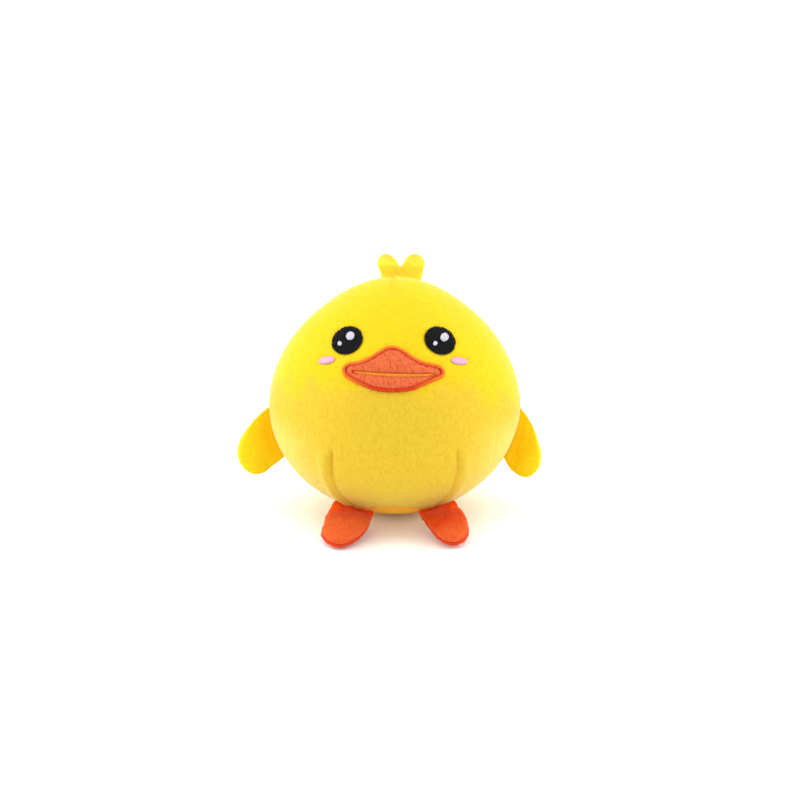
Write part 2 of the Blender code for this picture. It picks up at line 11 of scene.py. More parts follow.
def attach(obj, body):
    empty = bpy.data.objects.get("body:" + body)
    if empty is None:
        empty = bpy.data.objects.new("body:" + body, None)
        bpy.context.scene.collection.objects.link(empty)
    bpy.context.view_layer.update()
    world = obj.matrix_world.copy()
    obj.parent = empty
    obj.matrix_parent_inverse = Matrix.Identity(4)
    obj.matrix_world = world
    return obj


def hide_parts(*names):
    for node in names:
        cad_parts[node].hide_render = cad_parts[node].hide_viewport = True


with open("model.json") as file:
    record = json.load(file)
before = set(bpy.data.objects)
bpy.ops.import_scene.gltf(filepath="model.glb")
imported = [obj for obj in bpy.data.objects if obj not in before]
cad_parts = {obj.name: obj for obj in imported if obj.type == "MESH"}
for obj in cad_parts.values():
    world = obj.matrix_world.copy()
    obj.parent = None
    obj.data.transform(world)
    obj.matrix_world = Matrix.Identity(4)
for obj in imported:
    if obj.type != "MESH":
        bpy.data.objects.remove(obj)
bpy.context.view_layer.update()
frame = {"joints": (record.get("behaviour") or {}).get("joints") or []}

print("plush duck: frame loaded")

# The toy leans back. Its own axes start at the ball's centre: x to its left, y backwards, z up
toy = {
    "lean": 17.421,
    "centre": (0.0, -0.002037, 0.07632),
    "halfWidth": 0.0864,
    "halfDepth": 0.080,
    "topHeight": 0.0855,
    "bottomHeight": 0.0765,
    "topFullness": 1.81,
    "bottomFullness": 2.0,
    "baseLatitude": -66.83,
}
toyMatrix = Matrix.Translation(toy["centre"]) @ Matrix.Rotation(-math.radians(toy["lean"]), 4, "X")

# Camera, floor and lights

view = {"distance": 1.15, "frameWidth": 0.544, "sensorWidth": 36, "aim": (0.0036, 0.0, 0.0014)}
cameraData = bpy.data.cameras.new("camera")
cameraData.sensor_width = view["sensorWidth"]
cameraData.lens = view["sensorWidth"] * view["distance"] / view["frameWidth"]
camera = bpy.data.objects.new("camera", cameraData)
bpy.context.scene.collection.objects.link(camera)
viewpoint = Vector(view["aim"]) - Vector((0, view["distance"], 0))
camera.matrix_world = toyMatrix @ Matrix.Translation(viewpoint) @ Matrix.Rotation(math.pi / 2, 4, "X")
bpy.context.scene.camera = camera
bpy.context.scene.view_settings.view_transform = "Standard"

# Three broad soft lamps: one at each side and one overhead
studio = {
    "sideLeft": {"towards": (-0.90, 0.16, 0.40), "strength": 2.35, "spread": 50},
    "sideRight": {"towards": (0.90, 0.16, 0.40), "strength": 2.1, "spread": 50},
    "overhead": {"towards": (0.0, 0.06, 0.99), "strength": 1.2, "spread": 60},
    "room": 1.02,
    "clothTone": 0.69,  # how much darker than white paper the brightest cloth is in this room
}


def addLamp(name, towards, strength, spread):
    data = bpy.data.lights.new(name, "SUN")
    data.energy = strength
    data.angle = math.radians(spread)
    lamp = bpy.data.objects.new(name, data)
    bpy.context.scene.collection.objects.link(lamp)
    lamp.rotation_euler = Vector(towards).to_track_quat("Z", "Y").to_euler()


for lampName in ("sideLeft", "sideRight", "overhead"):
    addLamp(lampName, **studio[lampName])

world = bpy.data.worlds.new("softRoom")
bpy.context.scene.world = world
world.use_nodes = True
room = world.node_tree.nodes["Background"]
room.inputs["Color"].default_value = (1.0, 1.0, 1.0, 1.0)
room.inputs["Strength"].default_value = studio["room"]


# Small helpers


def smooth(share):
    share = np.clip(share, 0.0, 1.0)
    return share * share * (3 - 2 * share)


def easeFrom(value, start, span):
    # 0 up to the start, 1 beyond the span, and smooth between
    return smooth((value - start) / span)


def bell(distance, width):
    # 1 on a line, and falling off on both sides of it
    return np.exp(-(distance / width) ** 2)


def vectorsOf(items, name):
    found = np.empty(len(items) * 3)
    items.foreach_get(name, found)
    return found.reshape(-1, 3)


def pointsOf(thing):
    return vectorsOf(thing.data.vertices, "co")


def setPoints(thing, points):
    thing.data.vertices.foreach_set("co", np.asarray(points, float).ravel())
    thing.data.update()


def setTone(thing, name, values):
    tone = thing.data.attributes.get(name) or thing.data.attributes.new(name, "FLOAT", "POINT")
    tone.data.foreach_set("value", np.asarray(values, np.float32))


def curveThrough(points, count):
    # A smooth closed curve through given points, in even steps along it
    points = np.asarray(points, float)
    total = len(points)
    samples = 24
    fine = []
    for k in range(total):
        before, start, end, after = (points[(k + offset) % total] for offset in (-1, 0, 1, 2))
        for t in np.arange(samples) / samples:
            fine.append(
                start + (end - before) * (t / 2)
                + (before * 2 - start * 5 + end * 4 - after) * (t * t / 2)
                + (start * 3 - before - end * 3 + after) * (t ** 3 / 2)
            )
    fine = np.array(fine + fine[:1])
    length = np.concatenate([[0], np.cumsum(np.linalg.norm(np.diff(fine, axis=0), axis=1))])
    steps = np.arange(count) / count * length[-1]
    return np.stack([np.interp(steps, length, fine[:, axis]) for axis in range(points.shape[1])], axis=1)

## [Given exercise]
Show each line holding the word "record".

## [Exercise solution]
    record = json.load(file)
frame = {"joints": (record.get("behaviour") or {}).get("joints") or []}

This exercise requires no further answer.